The process of prepaid card issuance in Egypt is governed by a comprehensive regulatory framework, with the Central Bank of Egypt (CBE) taking a leading role in setting and enforcing guidelines to combat money laundering and terrorism financing. A fundamental requirement for prepaid card issuance is the thorough verification of the applicant’s identity, aligning with stringent Customer Due Diligence (CDD) procedures and anti-money laundering (AML) and counter-terrorism financing (CTF) laws. Banks are mandated to maintain meticulous documentation of card issuance, transactions, and related records, which must be securely stored for specified legal periods.

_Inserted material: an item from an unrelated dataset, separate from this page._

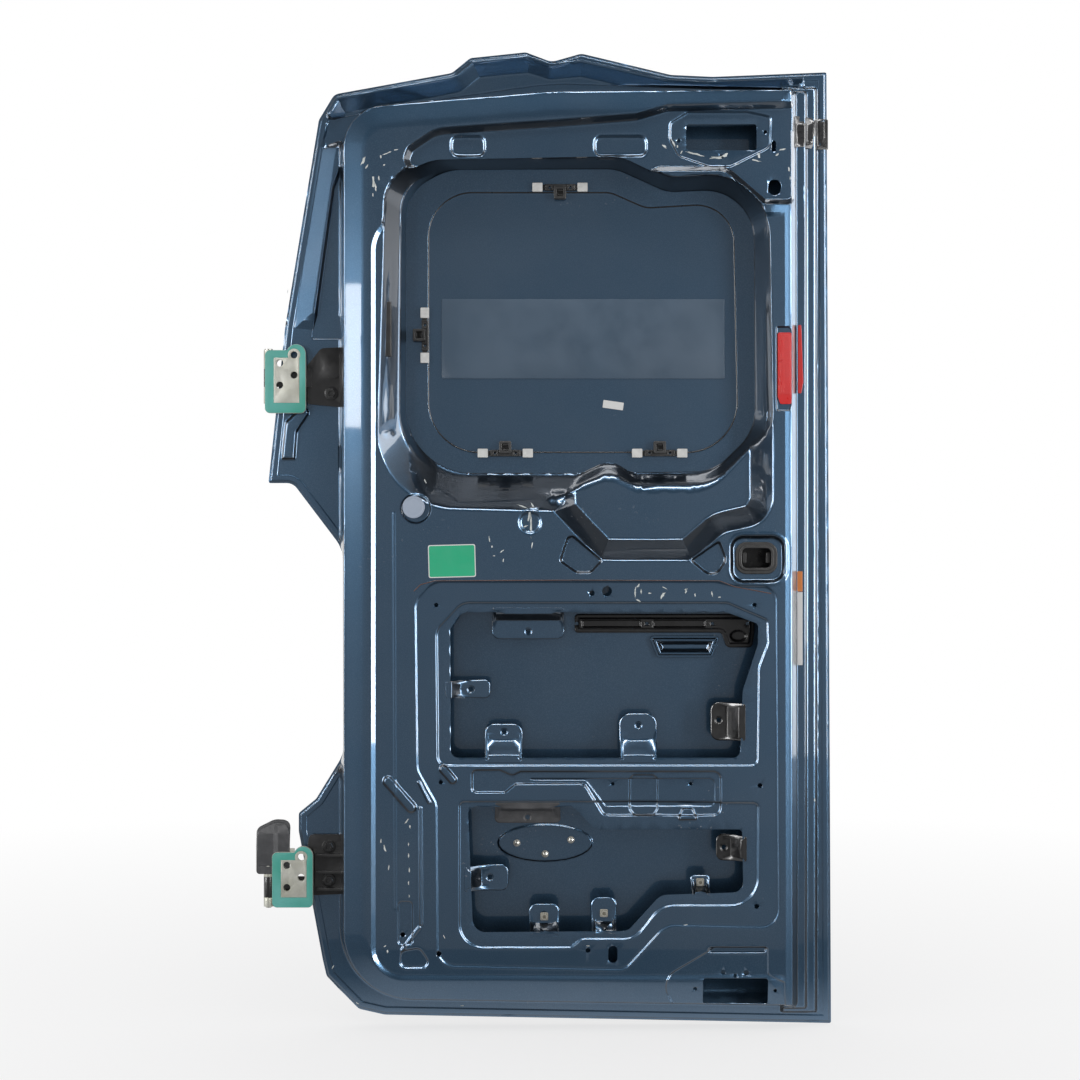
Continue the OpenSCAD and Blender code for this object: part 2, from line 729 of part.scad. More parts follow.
module handle_cup() {
    color("#2b333d") difference() {
        block(rx(281), rx(170), 24, deep_y - 0.3, mz(-121), mz(-87.3));
        block(rx(276), rx(175), 20, deep_y - 4, mz(-116), mz(-93));
    }
}

module upper_left_bracket() {
    color("#2a3440") side_tab(lx(158), lx(217), 277, 306, false);
}

module upper_lower_left_bracket() {
    color("#2a3440") angle_tab(lx(208), lx(267), 190, 238, true);
}

module upper_lower_mid_bracket() {
    color("#2a3440") angle_tab(rx(329), rx(270), 190, 254, true);
}

module upper_right_bracket() {
    color("#15171a") side_tab(rx(188), rx(146), 212, 272, true);
}

module upper_top_plate() {
    color("#15171a") angle_tab(lx(219), lx(331), mz(-91), mz(-51), false);
}

module lower_left_bracket() {
    color("#2a3440") side_tab(lx(187), lx(245), -18, 23, false);
}

module lower_top_bracket() {
    color("#15171a") angle_tab(lx(223), lx(325), 86, 111, false);
}

module lower_right_bracket() {
    color("#15171a") side_tab(rx(180), rx(144), 28, 70, true);
}

// The three foot brackets, each with a nut on its tab
tab_x = [276, 372, 220];
tab_z = [151, 151, 212];
tab_w = [47, 40, 31];
tab_h = [38, 48, 21];
foot_places = [
    [lx(tab_x[0]), lx(tab_x[0] + tab_w[0]), bz(tab_z[0]), bz(tab_z[0] + tab_h[0])],
    [rx(tab_x[1]), rx(tab_x[1] - tab_w[1]), bz(tab_z[1]), bz(tab_z[1] + tab_h[1])],
    [rx(tab_x[2]), rx(tab_x[2] - tab_w[2]), bz(tab_z[2]), bz(tab_z[2] + tab_h[2])]
];
nut_r = 6;
nut_l = 6;
module lower_foot_brackets() {
    color("#2a3440") for (f = foot_places) angle_tab(f[0], f[1], f[2], f[3], true);
}

module clip_nuts() {
    y1 = bracket_y + angle_drop - bracket_t - 0.1;
    color("#c9c6b8") for (f = foot_places)
        bar_y((f[0] + f[1]) / 2, (f[2] + f[3]) / 2, nut_r, y1 - nut_l, y1);
}

// Stud ends on the badge seat: offsets from its middle
studs = [[-44, 0], [0, -17], [40, 5]];
stud_l = 8;
module badge_studs() {
    y1 = deep_y - seat_step - 0.2;
    color("#c8c8c4") for (p = studs)
        bar_y(seat_x + p[0], seat_z + p[1], stud_r, y1 - stud_l, y1);
}

upper_hinge_leaf();
lower_hinge_leaf();
upper_hinge_gasket();
lower_hinge_gasket();
upper_hinge_pin();
lower_hinge_pin();
lower_hinge_cover();
outer_skin();
inner_panel();
upper_hinge_arm();
lower_hinge_arm();
upper_arm_bolts();
lower_arm_bolts();
damping_pad();
trim_clips();
clip_pads();
side_wall_clip();
round_plug();
release_bezel();
red_reflector();
handle_reinforcement();
handle_cup();
upper_left_bracket();
upper_lower_left_bracket();
upper_lower_mid_bracket();
upper_right_bracket();
upper_top_plate();
badge_studs();
lower_left_bracket();
lower_top_bracket();
lower_foot_brackets();
lower_right_bracket();
clip_nuts();
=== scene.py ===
"""Looks of a van's rear barn door, seen from inside: pressings, hinges and fittings."""

import json
import logging
import math
from dataclasses import dataclass, field
from enum import Enum

import bmesh
import bpy
import numpy as np
from mathutils import Matrix, Vector
from mathutils.geometry import delaunay_2d_cdt


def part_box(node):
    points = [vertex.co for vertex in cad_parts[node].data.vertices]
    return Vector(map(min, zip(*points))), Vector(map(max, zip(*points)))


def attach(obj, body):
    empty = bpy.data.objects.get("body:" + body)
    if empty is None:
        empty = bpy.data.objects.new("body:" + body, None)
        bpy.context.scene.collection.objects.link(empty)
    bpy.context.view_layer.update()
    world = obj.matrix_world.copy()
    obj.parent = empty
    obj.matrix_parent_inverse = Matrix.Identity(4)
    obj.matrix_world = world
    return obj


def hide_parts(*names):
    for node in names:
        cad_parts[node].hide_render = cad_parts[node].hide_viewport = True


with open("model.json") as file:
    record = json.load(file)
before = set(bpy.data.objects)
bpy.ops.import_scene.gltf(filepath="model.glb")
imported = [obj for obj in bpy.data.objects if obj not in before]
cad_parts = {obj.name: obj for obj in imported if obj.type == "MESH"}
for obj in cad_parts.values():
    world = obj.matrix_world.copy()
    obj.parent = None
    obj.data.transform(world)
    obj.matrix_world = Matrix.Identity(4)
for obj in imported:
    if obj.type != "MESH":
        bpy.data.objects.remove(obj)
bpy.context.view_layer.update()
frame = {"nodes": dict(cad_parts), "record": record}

LOG = logging.getLogger("door")
MM = 0.001

Corner = tuple[float, float, float]
Point = tuple[float, float]
Socket = bpy.types.NodeSocket


class Body(Enum):
    """The bodies that the pieces ride on."""

    DOOR = "door"
    VAN = "van_side"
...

Prepaid cards are exclusively issued in Egyptian Pounds (EGP), with any issuance in foreign currency requiring prior approval from the CBE. These cards are equipped with smart chips, adhere to international encryption standards (EMVCO), and necessitate the use of Personal Identification Numbers (PINs) and secure codes for transactions, ensuring a high level of security. Transaction limits, based on customer identity verification and risk assessments, are established to prevent misuse. Oversight by internal audit and compliance departments ensures the efficiency of internal controls, monitoring technical risks, AML/CTF risks, and financial transactions. Banks are also tasked with educating customers about card terms, conditions, and associated fees, promoting transparency. Additionally, banks have the option to issue co-branded cards in collaboration with other entities, subject to the same regulatory framework as standalone prepaid cards. Within this dynamic prepaid card market, co-branded cards, such as the ADIB – Khazna Meeza Prepaid Card, the Telda Mastercard Prepaid Card, and the Charge & Go Prepaid Card, have gained popularity. These strategic alliances offer consumers diverse benefits and purchasing power while adhering to the established regulatory standards. This comprehensive approach underscores the commitment to security, transparency, and legal compliance in the prepaid card issuance process in Egypt.